Aunt Becky, let’s be friends. I would prefer that no one looks at my blog (not that I’ve even updated it in forever), and I don’t have any business cards to shove at you. Although I’m thinking of getting some to rival my husband’s, which list his title as “Gentleman Scientist, Adventurer.”
I was thinking of just tossing my business cards up in the air in a crowded seminar & let them shower down on everyone like a gentle summer rain.
You know. so I don’t have to do that awkward introducing myself stuff before handing it out.
Aunt Becky you rock! And bloggers, the best way to get to know Aunt Becky is take a late night escalator ride with her at a blogging conference. I know you don’t remember, but you were really funny and it was a blast to meet you!
Love your new prankster layout!
The only kind of drive by that I like is one that involves an ice cream truck. That dude can be as impersonal as he wants, as long as I get my BombPop. Fake sincerity from others, though? That totally sucks ass.
“I’m simply going to start DMing them every time I have to take a poo, eat a sandwich, go to Target, and every other mundane thing people say on The Twitter. I’ll be as personal as I wanna be. Then, I’ll direct them BACK to my blog so they can “read more.”</b" <————- This made me snort coke through my nose..
Fizzy = pain.
Now come vote for me!!! The link is on my blog!!
Go with the poo.
“Dear asshole who sent that DM because I clicked follow. I just took a shit! Are you regular? Find out more here: ”
Even if you don’t shit 5 times a day, THEY don’t need to know that. For all they know you are lactose intolerant and can’t lay off the ice cream/milk/cheese/whatever.
Also, I bet you could get free crappy business cards for blogher too. Something that directs the drive-by social media asses to a website dealing with incontinence. I mean, apparently they have trouble holding their shit in and it just spews everywhere, so maybe they need help with that?
I’m so afraid of being this person that I have an enormous stack of business cards gathering dust in a drawer somewhere.
It’s so much more fun to just get drunk with people.
You dear, are a genius. But I think we already knew that! Awesome idea!
I totally get what you are saying but how do you suggest someone emerge into the industry? I agree that people should be more personal with their messages but how do you get into the “clique” of mommy bloggers?
I will unfollow after an auto-DM so fast, it’s actually in my Twitter bio. No, really: go look! And then, uh, like my facepintspaceplus page, m’kay?
P.S. New design kicks serious ASS!
When I first started my blog, I had no readers for fear of becoming the Drive-By Social Networker. Because they are ob.nox.ious!
I think it’s a fine balance to strike. For some of us out here on the Internet, we’re already socially awkward (which is why we chose the Internet as our medium), so when we HAVE to network, we often screw it up. But I like the way you kindly and gently teach them the lesson, Aunt Becky. I almost want to send you a generic DM to get your responses! 🙂
Thanks for reading my comment. Please read more on my blog.

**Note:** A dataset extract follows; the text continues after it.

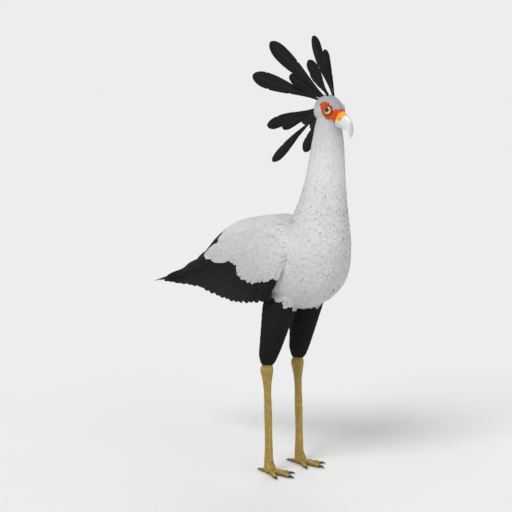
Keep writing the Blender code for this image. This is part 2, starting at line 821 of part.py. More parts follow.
def build_wings(parts, cutters):
    """One closed wing in tiers of overlapping vanes, cut clear of the body, and its mirror."""
    rng = np.random.default_rng(SEED)
    right = wing_arm(parts)
    vanes = new_collection("wing_vanes")
    for name, tier in WING_TIERS.items():
        wing_tier(name, tier, rng, vanes)
    fuse(right, vanes)
    clear_of_body(right, cutters)
    mirrored(right, "wing_left", parts)


def tail_vane(name, pair, side, rng, collection):
    """One tail feather, a level below the last one."""
    root = np.array((TAIL_ROOT[0], 0.0, TAIL_ROOT[1]))
    tip = np.array((TAIL_TIP[0], 0.0, TAIL_TIP[1]))
    way = unit(tip - root)
    reach = float(np.linalg.norm(tip - root)) - TAIL_SHORTENING[pair] * rng.uniform(0.97, 1.03)
    yaw = math.radians(TAIL_STEP_OUT * (pair + TAIL_FIRST_OUT)) * side
    heading = np.array((way[0] * math.cos(yaw), -way[0] * math.sin(yaw), way[2]))
    up = unit(np.cross((0, 1, 0), heading))
    up *= np.sign(up[2])
    steps = np.array(FLIGHT_STEPS)
    level = TAIL_STEP_DOWN * (2 * pair + (side > 0))
    start = root + np.array((0, side * TAIL_HALF_GAP, 0)) - up * level
    path = start + np.outer(steps * reach, heading) + np.outer(TAIL_ARCH * (steps - steps**2), up)
    across = np.repeat([(0.0, 1.0, 0.0)], len(steps), axis=0)
    widths = np.array(FLIGHT_SHAPE) * TAIL_WIDTH
    return vane(name, path, across, widths, "wing_plumage", collection)


def tail_covert(name, k, above, rng, collection):
    """A short feather over (above is 1) or under (-1) the tail's root."""
    height, slope, length = TAIL_COVERT_ROWS[above]
    place = k - (TAIL_COVERTS - 1) / 2
    root = np.array((TAIL_COVERT_ROOT, TAIL_COVERT_APART * place, height))
    way = unit((-1.0, TAIL_COVERT_FAN * place, slope))
    up = unit(np.cross((0, 1, 0), way))
    up *= np.sign(up[2])
    steps = np.array(TAIL_COVERT_STEPS)
    path = root + np.outer(steps * length * rng.uniform(0.92, 1.08), way)
    flat = unit(np.array((0, 1.0, 0)) - up * TAIL_COVERT_ROLL * place * above)
    across = np.repeat([flat], len(steps), axis=0)
    widths = np.array(TAIL_COVERT_SHAPE) * TAIL_COVERT_WIDTH
    return vane(name, path, across, widths, "grey_plumage", collection)


def build_tail(parts, cutters):
    rng = np.random.default_rng(SEED + 1)
    read = curve_through(TAIL_STUMP)
    rings = [spine_ring(read(t), STUMP_SIDES) for t in np.linspace(0, 1, STUMP_RINGS)]
    tail = loft("tail", rings, "wing_plumage", parts)
    vanes = new_collection("tail_vanes")
    for pair in range(TAIL_PAIRS):
        for side in (-1, 1):
            tail_vane(f"tail_{pair}_{side}", pair, side, rng, vanes)
    for k in range(TAIL_COVERTS):
        for above in (1, -1):
            tail_covert(f"covert_{k}_{above}", k, above, rng, vanes)
    fuse(tail, vanes)
    lean = math.radians(TAIL_END_PITCH)
    ahead = (math.cos(lean), 0, math.sin(lean))
    root = (TRUNK[0][0] - GAP, 0, TRUNK[0][1])
    cut_away(tail, root, ahead, cutters)
    keep_largest(tail)


def level_ring(x, y, z, depth, width, sides):
    return oval((x, y, z), (0, 1, 0), (1, 0, 0), width, depth, depth, sides)


def build_thigh(side, name, parts, cutters):
    """The feathered upper leg, cut to the underside of the body."""
    read = curve_through(THIGH)
    rings = []
    top = THIGH[0][1]
    bottom = THIGH[-1][1]
    for t in np.linspace(0, 1, THIGH_RINGS):
        x, z, depth, width = read(t)
        y = side * (STANCE - THIGH_LEANS_IN * (z - bottom) / (top - bottom))
        rings.append(level_ring(x, y, z, depth, width, THIGH_SIDES))
    clear_of_body(loft(name, rings, "black_plumage", parts), cutters)


def scute_rise(z, front):
    """How far a plate down the front of the shank stands out: most just above its lower edge."""
    share = (SCUTE_TOP - z) / (SCUTE_TOP - SCUTE_BOTTOM) * SCUTES
    if not 0 < share < SCUTES:
        return 0.0
    return SCUTE_RISE * (share % 1.0) * max(front, 0.0) ** 0.5


def build_shank(side, name, parts):
    """The bare leg with its joint, and a stepped plate for each scute down the front."""
    read = curve_through(SHANK)
    heights = [SHANK[0][1], *JOINT_HEIGHTS, SCUTE_TOP]
    plate = (SCUTE_TOP - SCUTE_BOTTOM) / SCUTES
    for k in range(1, SCUTES + 1):
        edge = SCUTE_TOP - k * plate
        heights += [edge + SCUTE_STEP, edge]
    heights.append(SHANK[-1][1])
    fine = np.array([read(t) for t in np.linspace(0, 1, 200)])
    rings = []
    for z in heights:
        x, depth, width = (np.interp(-z, -fine[:, 1], fine[:, k]) for k in (0, 2, 3))
        ring = level_ring(x, side * STANCE, z, depth, width, SHANK_SIDES)
        ahead = (ring[:, 0] - x) / depth
        ring[:, 0] += [scute_rise(z, f) for f in ahead]
        rings.append(ring)
    loft(name, rings, "leg_scales", parts)


def toe_frame(side, turn):
    """Ahead and sideways on the ground for a toe; a positive turn is towards the other foot."""
    yaw = -side * math.radians(turn)
    return np.array((math.cos(yaw), math.sin(yaw), 0)), np.array((-math.sin(yaw), math.cos(yaw), 0))


def toe(name, side, turn, length, size, collection):
    ahead, across = toe_frame(side, turn)
    rings = []
    for step, height in zip(TOE_STEPS, TOE_HEIGHTS):
        half = height * size
        centre = np.array((TOES_AHEAD, side * STANCE, half - SOLE_CUT)) + ahead * length * step
        rings.append(oval(centre, across, (0, 0, 1), half, half, half, TOE_SIDES))
    return loft(name, rings, "leg_scales", collection)


def claw(name, side, turn, length, size, collection):
    """A short curved claw that grows from the flat end of its toe."""
    ahead, across = toe_frame(side, turn)
    end = TOE_HEIGHTS[-1] * size - SOLE_CUT
    rings = []
    for step, thick, rise in CLAW_STEPS:
        reach = length + GAP + CLAW_LENGTH * size * step
        centre = np.array((TOES_AHEAD, side * STANCE, end + rise * size)) + ahead * reach
        lean = math.radians(CLAW_BEND * step)
        up = np.array((0, 0, math.cos(lean))) - ahead * math.sin(lean)
        half = thick * size
        rings.append(oval(centre, across, up, half * CLAW_FLAT, half, half, CLAW_SIDES))
    return loft(name, rings, "claw_horn", collection)


def build_foot(side, word, parts, cutters):
    rings = [level_ring(x, side * STANCE, z, deep, wide, ANKLE_SIDES) for x, z, deep, wide in ANKLE]
    foot = loft("foot_" + word, rings, "leg_scales", parts)
    toes = new_collection("toes")
    for name, (turn, length, size) in TOES.items():
        toe(f"toe_{name}", side, turn, length, size, toes)
        claw(f"claw_{name}_{word}", side, turn, length, size, parts)
    fuse(foot, toes)
    cut_away(foot, (0, 0, 0), (0, 0, -1), cutters)
    keep_largest(foot)


def centre_on_length(parts):
    """Moves the bird so that the origin lies under the middle of its length."""
    ends = [v.co.x for item in parts.objects for v in item.data.vertices]
    shift = -round((min(ends) + max(ends)) / 2, 4)
    for item in parts.objects:
        item.data.transform(Matrix.Translation((shift, 0, 0)))


def build():
    clear_scene()
    parts = new_collection("secretary_bird")
    cutters = new_collection("cutters")
    torso, neck, head = build_trunk_and_head(parts, cutters)
    build_face(head, parts, cutters)
    build_crest(head)
    build_bill(parts, cutters)
    build_wings(parts, cutters)
    build_tail(parts, cutters)
    for side, word in ((1, "left"), (-1, "right")):
        build_thigh(side, "thigh_" + word, parts, cutters)
        build_shank(side, "shank_" + word, parts)
        build_foot(side, word, parts, cutters)
    centre_on_length(parts)
    for item in parts.objects:
        item.data.shade_smooth()
        item.data.set_sharp_from_angle(angle=math.radians(SMOOTH_UNDER))


WING_READ = curve_through(WING_FACE, by_length=False)
build()
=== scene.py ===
"""Secretary bird, life size, with its crest raised: skin, plumage, bill, eyes, legs and studio.

Laid out as an add-on and run as a script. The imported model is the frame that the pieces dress.
Metres, +Z up. Places are given from the ground between the feet, with the bird facing +X and its
left side towards +Y, and piece() moves them to where the frame's feet stand.
"""

import json
import math

import bpy
import numpy as np
from mathutils import Matrix, Vector
from mathutils.bvhtree import BVHTree
from mathutils.kdtree import KDTree

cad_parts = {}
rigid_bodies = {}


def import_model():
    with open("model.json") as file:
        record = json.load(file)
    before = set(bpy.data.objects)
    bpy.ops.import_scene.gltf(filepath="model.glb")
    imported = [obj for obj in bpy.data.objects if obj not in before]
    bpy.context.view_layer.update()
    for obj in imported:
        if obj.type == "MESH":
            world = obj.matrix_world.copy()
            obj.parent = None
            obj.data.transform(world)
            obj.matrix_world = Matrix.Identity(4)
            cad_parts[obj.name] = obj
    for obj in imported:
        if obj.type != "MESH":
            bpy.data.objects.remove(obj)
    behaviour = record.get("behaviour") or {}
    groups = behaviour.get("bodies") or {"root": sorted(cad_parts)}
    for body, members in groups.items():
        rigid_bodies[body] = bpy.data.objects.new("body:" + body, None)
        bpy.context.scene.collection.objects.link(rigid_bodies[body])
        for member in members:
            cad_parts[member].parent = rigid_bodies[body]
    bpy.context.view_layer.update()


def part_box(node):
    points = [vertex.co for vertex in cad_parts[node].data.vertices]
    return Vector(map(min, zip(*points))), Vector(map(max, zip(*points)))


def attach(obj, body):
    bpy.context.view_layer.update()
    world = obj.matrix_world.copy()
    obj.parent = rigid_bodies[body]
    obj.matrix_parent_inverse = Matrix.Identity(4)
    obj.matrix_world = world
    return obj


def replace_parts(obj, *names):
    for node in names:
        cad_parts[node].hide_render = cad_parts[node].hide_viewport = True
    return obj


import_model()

bl_info = {
    "name": "Secretary Bird",
    "version": (1, 0, 0),
    "blender": (4, 5, 0),
    "location": "3D View > Sidebar > Bird",
    "description": "Builds a life-size secretary bird over its solid model",
    "category": "Object",
}

SEED = 29
SIDES = {"left": 1, "right": -1}

# Trunk and neck from the tail end to the throat: x, z, pitch of the spine in degrees, half width,
# reach above the spine, reach below it. These are the outside of the coat.
TRUNK = (
    (-0.310, 0.652, 18, 0.034, 0.038, 0.036),
    (-0.250, 0.668, 15, 0.060, 0.072, 0.062),
    (-0.170, 0.680, 10, 0.092, 0.110, 0.098),
    (-0.080, 0.680, 4, 0.118, 0.135, 0.130),
    (-0.010, 0.680, 6, 0.130, 0.146, 0.148),
    (0.055, 0.690, 24, 0.134, 0.148, 0.160),
    (0.107, 0.722, 42, 0.128, 0.132, 0.149),
    (0.135, 0.773, 62, 0.108, 0.099, 0.111),
    (0.146, 0.840, 76, 0.086, 0.078, 0.088),
    (0.158, 0.920, 83, 0.068, 0.064, 0.068),
    (0.166, 1.000, 86, 0.057, 0.055, 0.056),
    (0.171, 1.075, 87, 0.0475, 0.048, 0.047),
    (0.175, 1.125, 88, 0.0370, 0.042, 0.036),
    (0.178, 1.160, 88, 0.0240, 0.030, 0.024),
)

# The plane between neck and head: x, z and the slope of the way through it in degrees. Nothing
# lower than HEAD_LOWEST is head.
THROAT = (0.170, 1.092, 118)
HEAD_LOWEST = 1.05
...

Maybe collect the business cards and recycle them to pulp and make business cards from them. It’s green, balances the equation, and next time some douche hands you a business card you can say check out my blog and give them a card made from the blended corpses of other cards. http://www.instructables.com/id/How-to-Make-and-Recycle-Paper/
Please do it. Report back.
My business cards are soaked in LSD-25. I’m just trying to liven up the party. Also, those were my real shoulders, not pads.
Oh. My. Gosh. I popped in to say that your rant was making me grin, but now all these comments are cracking me up. I’ll be back to read more later. I’m your happiest newest follower and for what it’s worth, don’t come follow me back. I don’t even have a business card to send you. If I did though, I’d bedazzle the heck out of it and put all the others to shame.

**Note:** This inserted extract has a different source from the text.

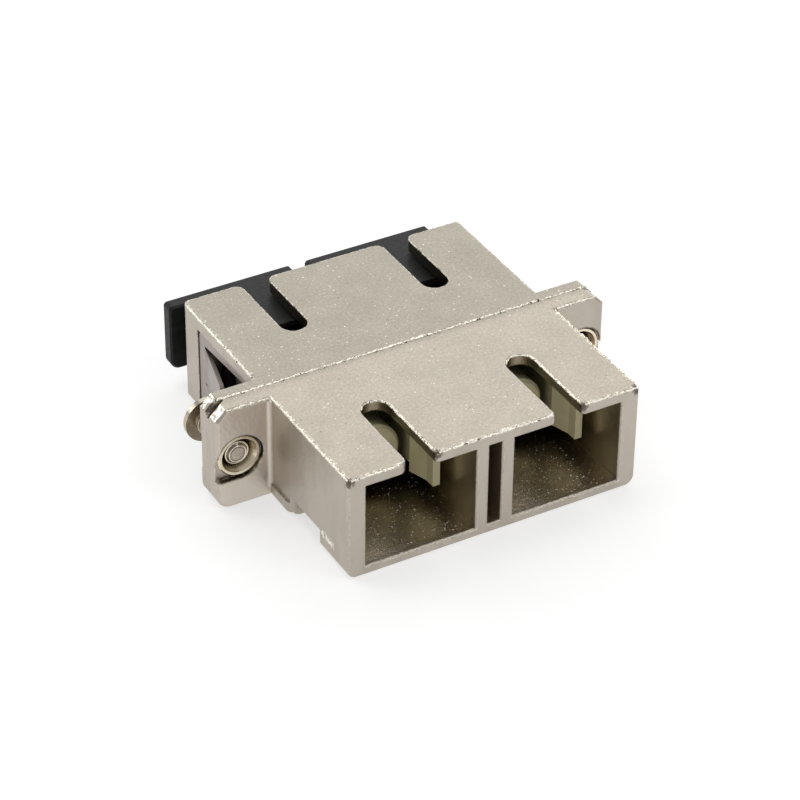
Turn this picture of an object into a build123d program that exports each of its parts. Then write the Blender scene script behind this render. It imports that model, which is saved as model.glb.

I don’t have any business cards, seeing as how I’m long retired. I did make up a hundred retired cards but never followed up once I gave them all away. I was kind of proud of them, they had my “alias” from cowboy action shooting and stuff. If I ever decide to go into making the bullets for the black powder shooters to handload into their ca’tridges I’ll make up some more. I’d never get rich at that but it might just pay for a few matches where I could visit other clubs. Right now I can hardly afford to travel to the supermarket. I have about three or four years before my grandsons are able to help with my proposed business. Have to kind of easse them into it, don’t want them fooling around with molten lead alloys too young.
You should not visit my blog unless you like bullets, grandkids, dogs, right wing politics and the joys of aging. Oh, and the odd entry about cooking.

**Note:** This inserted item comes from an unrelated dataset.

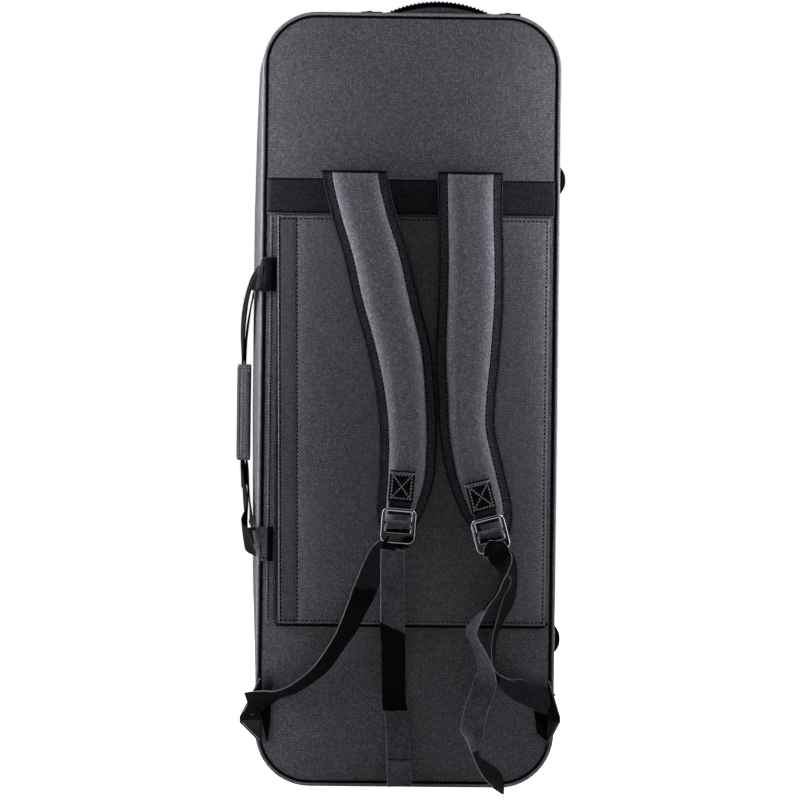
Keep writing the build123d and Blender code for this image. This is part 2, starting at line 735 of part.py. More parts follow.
def handle_end(rows, panel_y, outwards, grip_x, patch_z, grip_z):
    """Stations from the patch on a panel, round the panel's edge and out to the grip."""
    lift = underlay_thick + glue_line + handle_strap_thick / 2
    lay_y = panel_y + outwards * lift
    flat_turn = 0 if outwards < 0 else 180
    stations = [
        (Vector(handle_patch - half_width, lay_y, patch_z), facing_vector(flat_turn, 0)),
        (Vector(2 * lift - half_width, lay_y, patch_z), facing_vector(flat_turn, 0)),
        (Vector(-lift - half_width, lay_y - outwards * lift / 2, patch_z),
         facing_vector((flat_turn + grip_turn) / 2, 0)),
    ]
    for x_share, y_share, z_share, turn in rows:
        point = Vector(-half_width + x_share * (grip_x + half_width),
                       panel_y + y_share * (zip_y - panel_y),
                       patch_z + z_share * (grip_z - patch_z))
        stations.append((point, facing_vector(turn, 0)))
    stations.append((Vector(grip_x, zip_y, grip_z), facing_vector(grip_turn, 0)))
    return stations


def make_side_handle():
    sides = (("body", back_y, -1, grip_body_x), ("lid", front_y, 1, grip_lid_x))
    for half, panel_y, outwards, grip_x in sides:
        upper_rows, lower_rows = handle_shares[half]
        upper = handle_end(upper_rows, panel_y, outwards, grip_x, handle_high_z, grip_high_z)
        lower = handle_end(lower_rows, panel_y, outwards, grip_x, handle_low_z, grip_low_z)
        parts[f"handle_strap_{half}"] = ribbon(upper + lower[::-1], handle_strap_width, handle_strap_thick)

    inner_x = grip_outer_x + grip_depth
    near = zip_y - grip_width / 2
    far = zip_y + grip_width / 2
    z_span = (grip_low_z, grip_high_z)
    wall_x = (grip_outer_x + grip_cloth + grip_clearance, inner_x)
    wrap = block((inner_x - grip_cloth, inner_x), (near, far), z_span)
    wrap += block(wall_x, (near, near + grip_cloth), z_span)
    wrap += block(wall_x, (far - grip_cloth, far), z_span)
    flap = block((grip_outer_x, grip_outer_x + grip_cloth), (near, far), z_span)
    outer_edges = flap.edges().filter_by(Axis.Z).sort_by(Axis.X)[:2]
    parts["grip_wrap"] = wrap
    parts["grip_flap"] = fillet(outer_edges, grip_cloth * grip_round_share)


# Top handle: a ribbed rubber arch held at both ends by riveted caps
top_y = (back_y + body_rim_y + seam_rebate) / 2
top_crest_z = case_height + top_handle_rise
top_centre_z = top_crest_z - top_handle_radius
top_foot_low_z = case_height + glue_line
top_foot_high_z = top_foot_low_z + top_foot_thick
cap_low_z = top_foot_high_z + glue_line
cap_high_z = cap_low_z + cap_thick
top_foot_span = (top_y - top_handle_width / 2, top_y + top_handle_width / 2)


def top_arch():
    """The arched band, with a rib at every pitch along its upper face."""
    section = Circle(top_handle_radius) - Circle(top_handle_radius - top_handle_thick)
    place = level(top_foot_span[1]) * Pos(top_handle_x, top_centre_z)
    side = (top_handle_x - top_handle_radius, top_handle_x + top_handle_radius)
    arch = extrude(place * section, amount=top_handle_width)
    arch &= block(side, top_foot_span, (top_foot_low_z, top_crest_z + overrun))
    lowest_rib = top_foot_high_z + top_rib_radius - top_centre_z
    lean = acos(lowest_rib / top_handle_radius)
    ribs = floor(lean * top_handle_radius / top_rib_pitch)
    for step in range(-ribs, ribs + 1):
        angle = step * top_rib_pitch / top_handle_radius
        spot = (top_handle_x + top_handle_radius * sin(angle), top_y,
                top_centre_z + top_handle_radius * cos(angle))
        arch += Plane(origin=spot, z_dir=(0, 1, 0)) * Cylinder(top_rib_radius, top_handle_width)
    return arch


def rivet():
    """A rivet on the Z axis: a shank down to the case and a head on the cap."""
    shank_length = cap_high_z - top_foot_low_z
    shank = Pos(0, 0, top_foot_low_z + shank_length / 2) * Cylinder(rivet_shank_radius, shank_length)
    return shank + Pos(0, 0, cap_high_z + rivet_head / 2) * Cylinder(rivet_radius, rivet_head)


def rivet_hole():
    """The hole that a rivet's shank passes through."""
    depth = cap_high_z - case_height + overrun
    return Pos(0, 0, case_height + depth / 2) * Cylinder(rivet_shank_radius + rivet_clearance, depth)


def make_top_handle():
    handle = top_arch()
    rise = case_height - top_centre_z
    foot_x = (top_handle_radius ** 2 - rise ** 2) ** (1 / 2)
    caps = []
    rivets = []
    for way in (-1, 1):
        middle = top_handle_x + way * (foot_x + top_foot_length / 2 - top_handle_thick)
        cap_x = middle + way * top_handle_thick
        handle += block((middle - top_foot_length / 2, middle + top_foot_length / 2), top_foot_span,
                        (top_foot_low_z, top_foot_high_z))
        cap = block((cap_x - cap_length / 2 + top_handle_thick, cap_x + cap_length / 2),
                    (top_y - cap_width / 2, top_y + cap_width / 2), (cap_low_z, cap_high_z))
        for side in (-1, 1):
            spot = Pos(cap_x, top_y + side * rivet_spacing / 2)
            cap -= spot * rivet_hole()
            handle -= spot * rivet_hole()
            rivets.append(spot * rivet())
        caps.append(cap)
    parts["top_handle"] = handle
    parts["top_handle_caps"] = Compound(children=caps)
    parts["top_handle_rivets"] = Compound(children=rivets)


make_back_half()
make_lid_half()
make_interior()
make_zip()
make_sliders()
make_hinge_side()
make_back_trim()
for side in ("left", "right"):
    make_pad(side)
    make_strap_hardware(side)
make_corner_tabs()
make_side_handle()
make_top_handle()

os.makedirs("parts", exist_ok=True)
for name, solid in parts.items():
    export_step(solid, f"parts/{name}.step")
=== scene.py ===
from math import ceil, cos, exp, pi, radians, sin, sqrt

import bmesh
import bpy
from mathutils import Matrix, Vector, noise


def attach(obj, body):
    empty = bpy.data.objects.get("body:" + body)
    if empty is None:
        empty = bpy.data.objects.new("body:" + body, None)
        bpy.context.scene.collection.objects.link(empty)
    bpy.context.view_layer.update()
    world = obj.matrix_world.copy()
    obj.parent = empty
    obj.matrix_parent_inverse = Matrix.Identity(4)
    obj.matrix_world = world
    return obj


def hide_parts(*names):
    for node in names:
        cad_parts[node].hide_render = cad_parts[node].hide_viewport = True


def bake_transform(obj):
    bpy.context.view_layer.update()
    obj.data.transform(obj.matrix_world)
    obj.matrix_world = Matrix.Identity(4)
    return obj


bl_info = {
    "name": "Tenor saxophone case",
    "version": (1, 0, 0),
    "blender": (4, 5, 0),
    "location": "3D View > Sidebar > Case",
    "description": "Dresses the frame of a soft instrument case with cloth, webbing, zip and lining",
    "category": "Object",
}

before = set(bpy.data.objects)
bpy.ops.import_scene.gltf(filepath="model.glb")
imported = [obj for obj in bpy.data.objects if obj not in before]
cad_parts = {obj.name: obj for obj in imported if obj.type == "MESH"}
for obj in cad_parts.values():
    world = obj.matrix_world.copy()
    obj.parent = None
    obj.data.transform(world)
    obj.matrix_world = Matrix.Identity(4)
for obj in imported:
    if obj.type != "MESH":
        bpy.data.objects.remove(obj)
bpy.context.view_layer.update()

# Overall case, as in the frame
MM = 0.001
HALF_WIDTH = 164.0
HEIGHT = 850.0
BACK_Y = -107.5
FRONT_Y = 107.5
ZIP_Y = 20.0
CORNER = 60.0

# How far the carrying side stands out at the zip, by height, and the soft rise on the hinge side
SWELL = ((0, 0.0), (60, 0.8), (131, 2.6), (227, 6.4), (400, 8.9), (560, 9.4), (640, 9.2), (720, 7.6),
         (775, 5.8), (830, 3.4), (850, 2.4))
HINGE_RISE = ((340, 0.0), (365, 2.2), (395, 3.4), (425, 2.6), (450, 0.0))

BACK = Vector((0, -1, 0))


def linear(code):
    """A colour written as sRGB hex, in the linear values that shaders use; a linear one stays."""
    if not isinstance(code, str):
        return tuple(code)
    channels = [int(code[i:i + 2], 16) / 255 for i in (1, 3, 5)]
    return [c / 12.92 if c <= 0.04045 else ((c + 0.055) / 1.055) ** 2.4 for c in channels] + [1.0]


def length(name, description, value):
    """A size that the user can set: held in metres, written here in millimetres."""
    return bpy.props.FloatProperty(name=name, description=description, default=value * MM, min=0.05 * MM,
                                   soft_max=4 * value * MM, unit="LENGTH", precision=5)


def tint(name, description, code):
    """A colour that the user can set."""
    return bpy.props.FloatVectorProperty(name=name, description=description, default=linear(code), size=4,
                                         subtype="COLOR", min=0.0, max=1.0)


class CASE_PG_sizes(bpy.types.PropertyGroup):
    """Sizes of the cloth, the webbing, the padding and the stitches"""
    thread: length("Thread spacing", "Spacing of the nylon's threads, as coarse as it shows", 1.75)
    webbing: length("Webbing thickness", "Thickness of the load webbing and the tails", 1.5)
    tooth: length("Tooth pitch", "Distance from one zip tooth to the next", 2.1)
    pad_rise: length("Pad rise", "Height of a shoulder pad's crown above its flange", 7.4)
    lid_rise: length("Lid rise", "Height of the lid panel's soft rise", 2.2)
    stitch_length: length("Stitch length", "Length of one stitch", 2.6)
    stitch_width: length("Stitch width", "Width of one stitch's thread", 1.8)


class CASE_PG_colours(bpy.types.PropertyGroup):
    """Colours of the cloth, the webbing, the lining and the metal"""
    cloth_gap: tint("Cloth, gaps", "Shaded gaps between the nylon's threads", "#26262A")
    cloth_thread: tint("Cloth, threads", "Lit threads of the nylon", "#6A6A70")
    pocket_gap: tint("Pocket, gaps", "Shaded gaps of the pressed nylon", "#2A2A2E")
    pocket_thread: tint("Pocket, threads", "Lit threads of the pressed nylon", "#707076")
    pad_gap: tint("Pads, gaps", "Shaded gaps of the pads' nylon", "#36363C")
    pad_thread: tint("Pads, threads", "Lit threads of the pads' nylon", "#80808A")
    webbing: tint("Webbing", "Shaded grooves of the webbing", "#020203")
    webbing_rib: tint("Webbing, ribs", "Lit ribs of the webbing", "#131317")
    metal: tint("Buckles", "Black-nickel plate of the ladder buckles", "#77777E")
    plush: tint("Lining", "Plush velour inside the case", "#08080A")
    rubber: tint("Feet and caps", "Moulded rubber", "#030304")


def in_mm(size):
    """One of the sizes that the panel shows, in millimetres."""
    return getattr(bpy.context.scene.case_sizes, size) / MM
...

http://www.amazon.com/Camelbak-Skeeter-50-Hydration-Pack/dp/B004389R86
No business cards in this drink! PROBLEM SOLVED.
Damn it! I was going to send you a dm and ask that you follow my blog. Then I remembered I don’t have a blog.
Ewwww….way to discourage a girl, Aunt Becky. I’m new to this blogging thing (read: I started a whole one day ago! Woo!) Are there just ass-loads of douchy people out there to have to mingle with? I don’t do douchy people with grace. Certainly not with your grace.
Your new blog layout is so fancy! I love it. I’m gonna get you a sippy lidded, pimp cup with your name on it. That way no one else can fuck up your cocktail.
It is becoming increasingly obvious to me that there are a great number of bloggers who suck at RL social networking!
p.s. You’ll love my blog. Please both read it and link to it regularly.
p.p.s. This was double fun because the first part of my comment was restating what you said in the first place. I just love those comments on my blog. The one you should totally read and link to.
I HATE that. At least the DM from me was about something totally awesome.